During the week leading up to the Super Bowl, San Diego Trolley estimates well over 400,000 riders used the trolley to go to Super Fest, the Players’ Party behind the convention center, and the NFL Experience in Mission Valley…. Platforms at key stations were filled with waiting riders, some eight to nine deep. San Diego Trolley put extra trains into service, with frequencies approaching every three minutes, and demand was so high, San Diego Trolley provided non-stop service round-the-clock both Friday and Saturday nights into Sunday morning…. On Super Bowl Sunday…Estimates are that San Diego Trolley carried more than 30,000 fans (twice what had been predicted) to the stadium by the 3:18 kickoff…. As the game went into its final 28 seconds, with spectators still in their seats, San Diego Trolley had 21 train sets standing by in pocket tracks and nearby locations. Within 30 minutes after the gamed ended, the system had sent 14 trains out of Qualcomm Stadium, packed with departing fans.72

Shades of 1910! This picture virtually duplicates the scene at any ball game, amusement park or church revival meeting at the height of the streetcar era. The fact that it can be duplicated in 1998 is clear evidence that rail transit can compete for entertainment trips. It is doing so not only in San Diego, but in Cleveland, in Atlanta – where MARTA’s rail system was the transportation backbone of the Olympics – and wherever else rail serves major recreational and entertainment locations.

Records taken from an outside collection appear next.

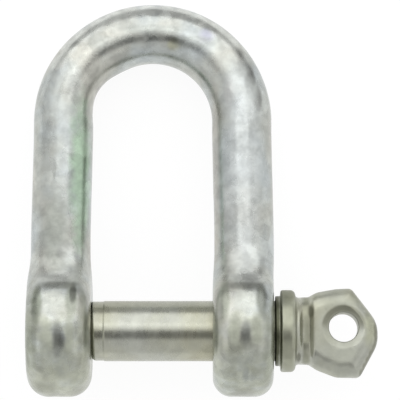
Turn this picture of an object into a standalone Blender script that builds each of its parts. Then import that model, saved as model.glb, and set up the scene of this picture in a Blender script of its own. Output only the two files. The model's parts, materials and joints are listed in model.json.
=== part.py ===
"""Screw pin chain shackle, commercial 10 mm pattern, hot dip galvanised.

Two pieces. The body is one forging: a round bar bent to a D, whose ends swell into two eyes. The
pin is a second forging: a shank that passes the plain eye and screws into the other one, with a
collar that seats on the plain eye and a flattened head with a hole for a marline spike.

The shackle lies the way it comes to rest, on the rims of both eyes and on the crown of the bow.
Metres. +X runs along the pin to its head, +Y to the crown, +Z up, and the origin is under the
middle of the part, on the surface that it lies on.
"""

import math

import bmesh
import bpy
import numpy as np
from mathutils import Vector

MM = 0.001

# Bow: the round bar and the D that it is bent to
BAR_DIAMETER = 10.0 * MM
JAW_WIDTH = 20.0 * MM  # clear width between the two eyes, where the pin crosses
BEND_HEIGHT = 34.95 * MM  # pin axis to the centre of the bend
LEG_SETBACK = 0.25 * MM  # how far the foot of a leg stands back from the jaw face of its eye
LEG_LEAN = 0.35 * MM  # how far a leg leans in from its foot to the bend
BEND_THINNING = 0.6 * MM  # how much thinner the bar is inside the bend, over the threaded eye
THINNING_ANGLE = math.radians(150)  # where on the bend it is thinnest
THINNING_REACH = math.radians(36)  # from there to full thickness

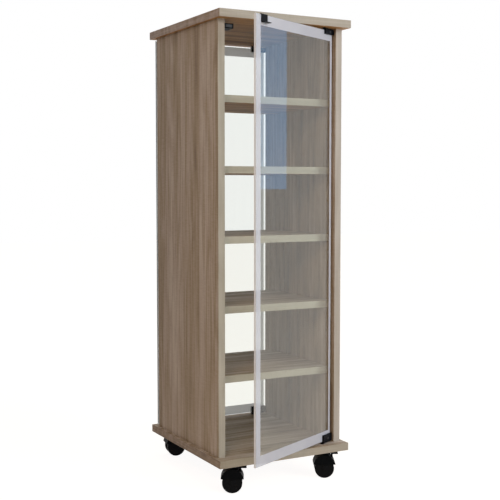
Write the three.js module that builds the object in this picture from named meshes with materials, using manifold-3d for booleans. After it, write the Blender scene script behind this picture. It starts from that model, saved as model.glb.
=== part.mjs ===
// A media tower on four swivel casters, open from front to back, with a glass door at each end.
// Millimetres, +Z up, X to the right, the front towards -Y. The front door stands part open, the rear one is shut.
// The origin is on the floor, under the middle of the box that holds the tower as it stands.
import * as THREE from "three";
import { mergeVertices } from "three/addons/utils/BufferGeometryUtils.js";
import Module from "manifold-3d";

// Carcass boards
const bodyWidth = 295;
const bodyDepth = 310;
const sideThickness = 15;
const capThickness = 16;
const capSideOverhang = 8;
const capEndOverhang = 22.75;
const shelfCount = 5;
const shelfThickness = 15;
const shelfSpacing = 130;
const endCompartmentHeight = 147.5;
const shelfInset = 29;

// Glass doors, hung on pivots that stand inboard of the glass's hinge edge
const glassThickness = 4;
const glassGapToBody = 1;
const glassGapToCaps = 5;
const glassOverhangLeft = 1.5;
const glassGapToRightSide = 3;
const pivotFromHingeEdge = 29;
const frontDoorOpenAngle = 25.75;

// Clearances that touching, cut or turning pieces keep
const seatGap = 0.3;
const runningGap = 0.25;
const cutOverrun = 1;

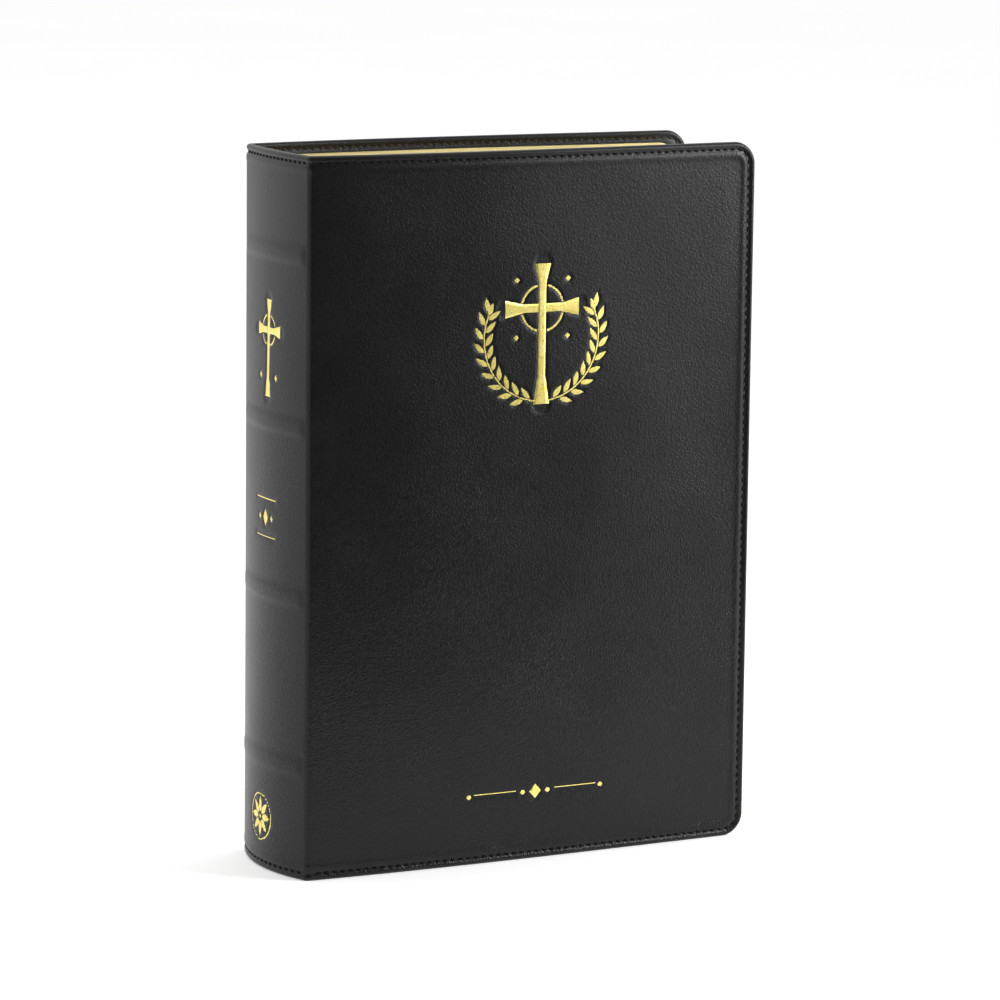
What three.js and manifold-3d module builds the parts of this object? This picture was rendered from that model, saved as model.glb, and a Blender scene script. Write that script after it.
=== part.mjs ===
// A leather-bound bible, standing upright and closed.
// Millimetres, +Z up, spine at -X, fore-edge at +X, front cover at -Y, back cover at +Y.
// Inside the book's own group x = 0 is the plane of the two creases where the covers fold.

import * as THREE from 'three';
import { mergeVertices } from 'three/addons/utils/BufferGeometryUtils.js';
import Module from 'manifold-3d';

// ---- Driving dimensions ----

const coverHeight = 235;
const coverWidth = 162;          // crease to fore-edge
const bookThickness = 50;        // outer face to outer face
const spineBulge = 5;            // how far the spine bows out behind the creases
const cornerRadius = 8;          // fore-edge corners of the covers
const edgeBevel = 0.5;           // soft folded edge of the leather

const skinThickness = 0.9;       // leather on the outer face
const boardThickness = 1.0;
const turnInThickness = 0.6;     // leather folded over onto the inner face
const turnInWidth = 10;
const hingeTurnInWidth = 4;      // inner leather left beside the crease
const foldedEdge = 1.0;          // leather wall round the board's edge
const creaseGap = 0.3;           // free slit between spine and cover leather
const laminateGap = 0.05;        // between flat glued layers
const nestGap = 0.15;            // round a board or lining in its pocket

const threadWidth = 0.8;
const threadDepth = 0.5;
const threadInset = 3;           // from the cover's edge to the thread's middle
const threadGap = 0.25;          // groove wall to thread

const headSquare = 4;            // cover beyond the pages at head and tail
const foreSquare = 5;            // cover beyond the pages at the fore-edge
const pageCornerRadius = 6;
const pageGap = 0.1;             // cover lining to flyleaf
const flyleafThickness = 0.2;
const centreThickness = 2.6;     // the section that stays with the spine
const leafGap = 0.05;            // between neighbouring sections when closed
const foldDepth = 1.5;           // glued fold of the outermost section
const foldClearance = 0.7;       // glued folds to the turning leaves
const foldMargin = 0.08;         // each fold is thinner by this than the fan needs

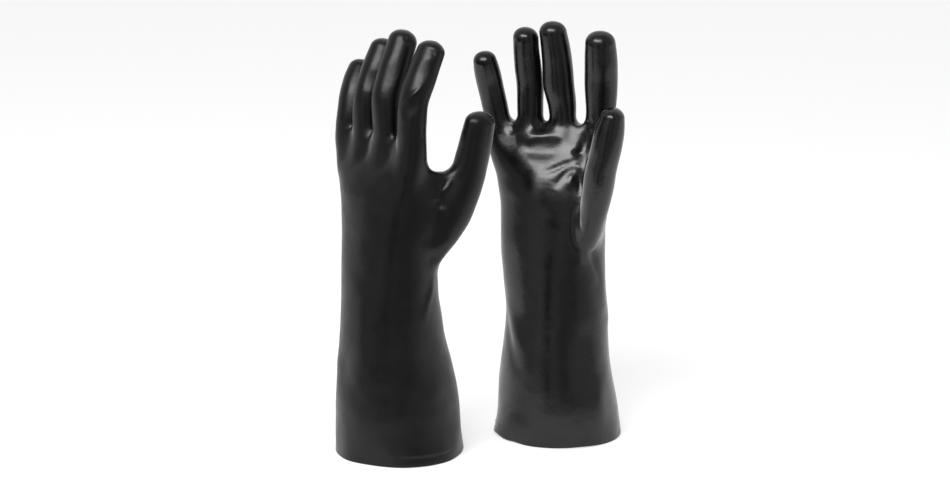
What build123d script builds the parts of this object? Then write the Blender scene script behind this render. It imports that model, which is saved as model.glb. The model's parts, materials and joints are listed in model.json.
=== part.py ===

In sum, while the data is less solid for the San Diego Trolley than for Metra, it is clear that in San Diego Light Rail is competing for transit competitive trips more effectively than are buses. More than a third of the Trolley’s riders have a car available but choose to take the Trolley instead. As Trolley service is expanded in the northern suburbs, that figure should rise. And the Trolley’s recent gains in ridership – in 1997, it carried 19.5 million people, the highest number in its history – show that it is competing ever more effectively within those portions of the metropolitan area that it serves today.